(DESCRIPTION OF THE TASK): Beginning with the first line of the data below, reproduce every line unchanged, ending with the line that holds "finish(swept(label, wire, cord_radius), label)".

* BEGIN *

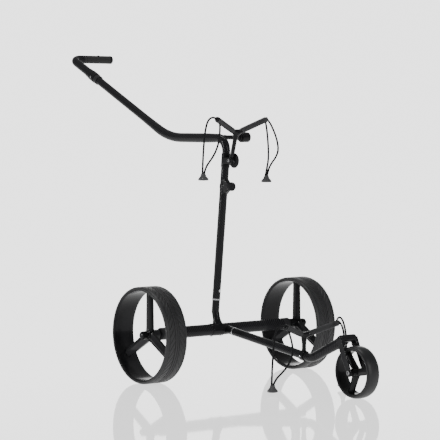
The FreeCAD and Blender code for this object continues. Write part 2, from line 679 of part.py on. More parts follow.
# ---- elastic straps -----------------------------------------------------------------------
def strand(label, points):
    """One free length of elastic cord: straight runs joined by the largest arcs they allow."""
    radii = []
    for before, corner, after in zip(points, points[1:], points[2:]):
        run = min((before - corner).Length, (after - corner).Length)
        turn = math.pi - (before - corner).getAngle(after - corner)
        radii.append(0.45 * run / math.tan(turn / 2))
    wire = bent_path(points, radii)
    print("%s length %.1f radii %s" % (label, wire.Length, " ".join("%.0f" % r for r in radii)))
    finish(swept(label, wire, cord_radius), label)


def strap_knob(label, top):
    turned(label, [(0, 0), (6.9, 0), (7.6, -1.5), (8, -5), (knob_radius - 1.6, -13), (knob_radius, -15.5, 3.0),
                   (knob_radius - 2, -knob_height, 4.0), (0, -knob_height)], facing(top, V(0, 0, 1)))


def straps():
    upper = {side: tip_of(UPPER_JOIN, UPPER_TIP, side) - V(0, AXLE.y, 0) for side in (-1, 1)}
    lower = {side: tip_of(LOWER_JOIN, LOWER_TIP, side) - V(0, AXLE.y, 0) for side in (-1, 1)}
    routes = {
        "upper_cord_right_outer": [upper[-1], (-149.5, -137, 820), (-162, -138.6, 818.5),
                                   (-172, -138.6, 811), (-178.5, -137.6, 796), (-182, -135.6, 774),
                                   (-184.5, -133.6, 745), (-186.5, -132.6, 712), (-188.5, -132.6, 680),
                                   (-189.8, -132.6, 649)],
        "upper_cord_right_inner": [(-119.5, -127.6, 801), (-119.5, -128.6, 785), (-121.5, -128.6, 762),
                                   (-126.5, -128.6, 736), (-137.5, -129.6, 714), (-151.5, -130.6, 695),
                                   (-166.5, -131.6, 680), (-178, -132.6, 665), (-183.2, -132.6, 649)],
        "upper_cord_left_outer": [(60.5, -134, 815), (70.5, -135.6, 805), (80.5, -136.6, 788),
                                  (92.5, -137.6, 764), (101.5, -137.6, 738), (103.5, -137.6, 714),
                                  (92.5, -136.6, 693), (77, -135.6, 676), (66.5, -134.6, 659),
                                  (61.3, -134.6, 639)],
        "upper_cord_left_inner": [(55.5, -131.9, 811), (58.5, -132.6, 796), (62, -133.1, 775),
                                  (65, -133.6, 745), (66.5, -134.6, 714), (65.5, -134.6, 684),
                                  (59.5, -134.6, 660), (54.7, -134.6, 639)],
        "lower_cord_right_outer": [lower[-1], (-118, -432.5, 203.5), (-130.5, -433.5, 202),
                                   (-140.5, -433.5, 194.5), (-146, -432, 179), (-149.5, -430, 150),
                                   (-152.5, -430, 116), (-155, -430, 84), (-156.5, -430, 55),
                                   (-157.3, -430, 30)],
        "lower_cord_right_inner": [(-88, -423, 187), (-81, -423, 170), (-74, -424, 145),
                                   (-72, -425, 119), (-82, -426, 96), (-99, -427, 76), (-120, -428, 60),
                                   (-141, -429, 46), (-150.7, -430, 30)],
        "lower_cord_left_outer": [(98, -426.5, 205), (96, -434.5, 214), (92.5, -447.5, 218),
                                  (89, -461.5, 213), (87.5, -472, 200), (89.5, -476.5, 181),
                                  (92.5, -477.5, 156), (94.5, -475.5, 130), (95, -472.5, 103),
                                  (95.5, -467.5, 76), (95.5, -464, 51), (96.8, -462.3, 30)],
        "lower_cord_left_inner": [(107, -430, 200), (105, -441, 193), (104, -449, 180),
                                  (104, -453.5, 162), (104, -456, 137), (102.5, -456.5, 110),
                                  (99, -457, 83.5), (95.5, -457, 56), (93.2, -456.7, 30)],
    }
    for label, places in routes.items():
        strand(label, [from_axle(*place) for place in places])
    strap_knob("upper_knob_right", from_axle(-186.5, -132.6, 649))
    strap_knob("upper_knob_left", from_axle(58, -134.6, 639))
    strap_knob("lower_knob_right", from_axle(-154, -430, 30))
    strap_knob("lower_knob_left", from_axle(95, -459.5, 30))


for wheel_side, wheel_outward in (("right", -1), ("left", 1)):
    rear_wheel(wheel_side, wheel_outward)
rear_axle()
sockets()
front_frame()
front_wheel()
brackets()
mast()
handle()
pivot_and_stub()
straps()
doc.recompute()

# ---- checks and files ---------------------------------------------------------------------
for item in doc.Objects:
    if "Invalid" in item.State or "Error" in item.State:
        raise RuntimeError("%s is %s" % (item.Name, item.State))
for item in PARTS:
    if item.Shape.isNull() or not item.Shape.isValid():
        raise RuntimeError("%s has no valid shape" % item.Label)
os.makedirs("parts", exist_ok=True)
whole = FreeCAD.BoundBox()
for item in PARTS:
    item.Shape.exportStep("parts/%s.step" % item.Label)
    if "cord" not in item.Label and "_knob_" not in item.Label:
        whole.add(item.Shape.BoundBox)
    print("%-26s %d solid %9.1f mm3" % (item.Label, len(item.Shape.Solids), item.Shape.Volume))
print("%d sub-parts, box %s" % (len(PARTS), whole))
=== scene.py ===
import json
import math

import bpy
from mathutils import Matrix, Vector


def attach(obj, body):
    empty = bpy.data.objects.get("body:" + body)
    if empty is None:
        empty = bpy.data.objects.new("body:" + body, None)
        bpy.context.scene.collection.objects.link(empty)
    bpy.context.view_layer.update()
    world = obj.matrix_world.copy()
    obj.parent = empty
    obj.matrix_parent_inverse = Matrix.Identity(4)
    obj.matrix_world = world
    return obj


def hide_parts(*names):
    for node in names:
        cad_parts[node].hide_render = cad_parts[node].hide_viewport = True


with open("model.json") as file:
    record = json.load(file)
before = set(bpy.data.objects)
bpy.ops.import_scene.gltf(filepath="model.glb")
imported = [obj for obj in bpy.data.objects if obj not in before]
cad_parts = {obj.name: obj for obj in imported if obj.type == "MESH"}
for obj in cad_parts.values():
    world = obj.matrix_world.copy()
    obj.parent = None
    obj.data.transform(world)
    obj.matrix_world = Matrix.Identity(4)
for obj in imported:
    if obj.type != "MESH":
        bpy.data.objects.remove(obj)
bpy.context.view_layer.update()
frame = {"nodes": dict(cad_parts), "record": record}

# Looks of the golf trolley. Row frame, metres: +Z up, +Y to the handle, +X to the trolley's left.

MM = 0.001
AXLE_Y = -74.07                     # rear axle, mm from the row's origin
AXLE_Z = 150.0
ROOM_LIGHT = 0.3
BACK_LIGHT = 2.7
BACK_WAY = (0.6, 0.8, 0.0)          # level direction that is bright behind the trolley
BACK_EDGE = (0.86, 0.97)            # cosine of the angle from it where the glow starts and is full
FLOOR_LIGHT = 1.3


def place(x, back, height):
    """A point in metres from millimetres: X, distance behind the rear axle, height."""
    return Vector((x, back + AXLE_Y, height)) * MM


def add_object(name, data):
    obj = bpy.data.objects.new(name, data)
    bpy.context.scene.collection.objects.link(obj)
    return obj


def loose_mesh(name, verts, faces):
    """Mesh object with no material and no body yet."""
    mesh = bpy.data.meshes.new(name)
    mesh.from_pydata([tuple(v) for v in verts], [], faces)
    return add_object(name, mesh)


# ---- camera, light, floor --------------------------------

def aim(obj, target):
    direction = Vector(target) - obj.location
    obj.rotation_euler = direction.to_track_quat("-Z", "Y").to_euler()


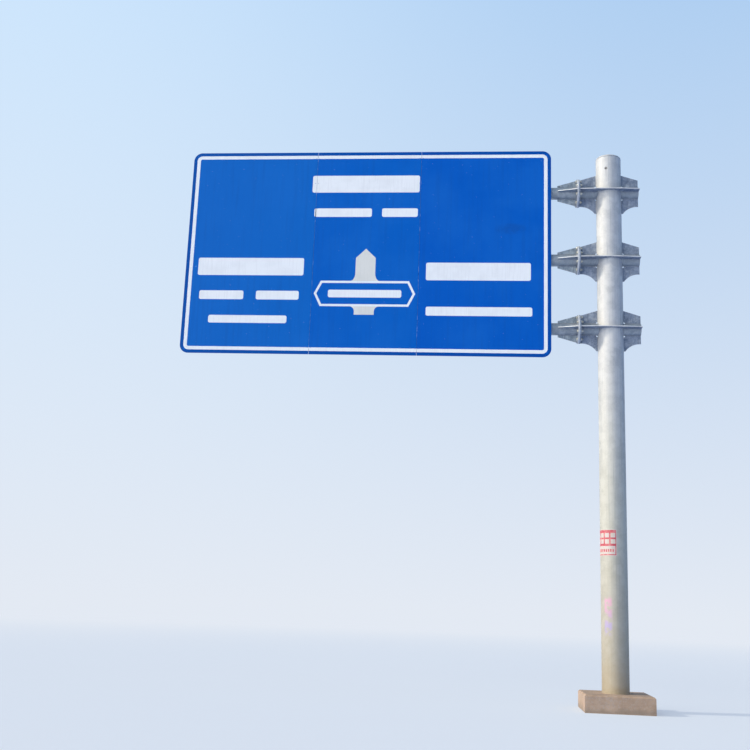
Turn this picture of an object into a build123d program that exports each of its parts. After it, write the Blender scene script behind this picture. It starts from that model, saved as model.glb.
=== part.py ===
from build123d import *
from math import copysign
import os

# A single-post cantilever gantry that carries one large road direction board on three
# horizontal arms.  +Z is up, the origin is on the ground at the centre of the post's base
# flange, the arms reach towards -X and the board faces -Y.  All sizes are in millimetres.

# Concrete casing that is cast round the foot of the post
plinth_width = 1000
plinth_height = 250
plinth_chamfer = 20

# Base flange, flush with the underside of the casing
base_flange_width = 700
base_flange_thickness = 25
anchor_circle_diameter = 600
anchor_hole_diameter = 39
anchor_count = 8
anchor_nut_width = 58
anchor_pocket_depth = 130

# Post
post_diameter = 402
post_wall = 10
post_head = 580
post_cap_height = 40
post_cap_wall = 8
post_cap_chamfer = 20
vent_hole_diameter = 24
vent_hole_drop = 215
vent_hole_angle = -108

# Arms
arm_diameter = 194
arm_wall = 8
arm_spacing = 1155
middle_arm_height = 6950
arm_end_inset = 60
end_plate_thickness = 6

# Bolted flanges where each arm meets its stub on the post
flange_diameter = 460
flange_thickness = 22
flange_reach = 299
flange_circle_diameter = 390
flange_hole_width = 26
flange_hole_sides = 8
flange_bolt_count = 8
tube_setback = 5

# Ribs between the arm and its flange
arm_rib_count = 4
arm_rib_length = 308
arm_rib_nose = 35
arm_rib_flange_margin = 8
arm_rib_snipe = 24

# Stub through the post, with its wing plates and gussets
stub_tail = 269
stiffener_thickness = 14
wing_post_margin = 38
wing_flange_margin = 5
wing_tail_half_width = 212
gusset_post_rise = 312
gusset_tail_height = 225
gusset_post_drop = 353
gusset_arc_radius = 275
gusset_arc_top = 231
gusset_arc_station = 455
stiffener_snipe = 36
gusset_relief = 28

# Board
board_width = 6000
board_height = 3500
board_corner_radius = 140
board_gap = 940
board_rise = 95
sheet_thickness = 3
centre_sheet_width = 1740
sheet_seam = 4
seam_strip_width = 80
seam_strip_thickness = 3

# Slotted rails behind the board
side_rail_margin = 165
side_rail_count = 3
centre_rail_margin = 435
centre_rail_count = 2
rail_end_inset = 50
rail_depth = 40
rail_foot_width = 92
rail_channel_width = 52
rail_slot_width = 20
rail_wall = 4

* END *

(RESPONSE TO THIS TASK):
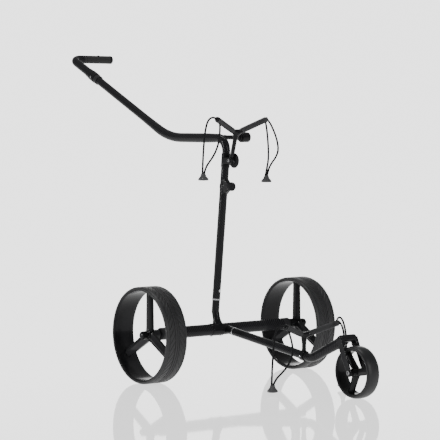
The FreeCAD and Blender code for this object continues. Write part 2, from line 679 of part.py on. More parts follow.
# ---- elastic straps -----------------------------------------------------------------------
def strand(label, points):
    """One free length of elastic cord: straight runs joined by the largest arcs they allow."""
    radii = []
    for before, corner, after in zip(points, points[1:], points[2:]):
        run = min((before - corner).Length, (after - corner).Length)
        turn = math.pi - (before - corner).getAngle(after - corner)
        radii.append(0.45 * run / math.tan(turn / 2))
    wire = bent_path(points, radii)
    print("%s length %.1f radii %s" % (label, wire.Length, " ".join("%.0f" % r for r in radii)))
    finish(swept(label, wire, cord_radius), label)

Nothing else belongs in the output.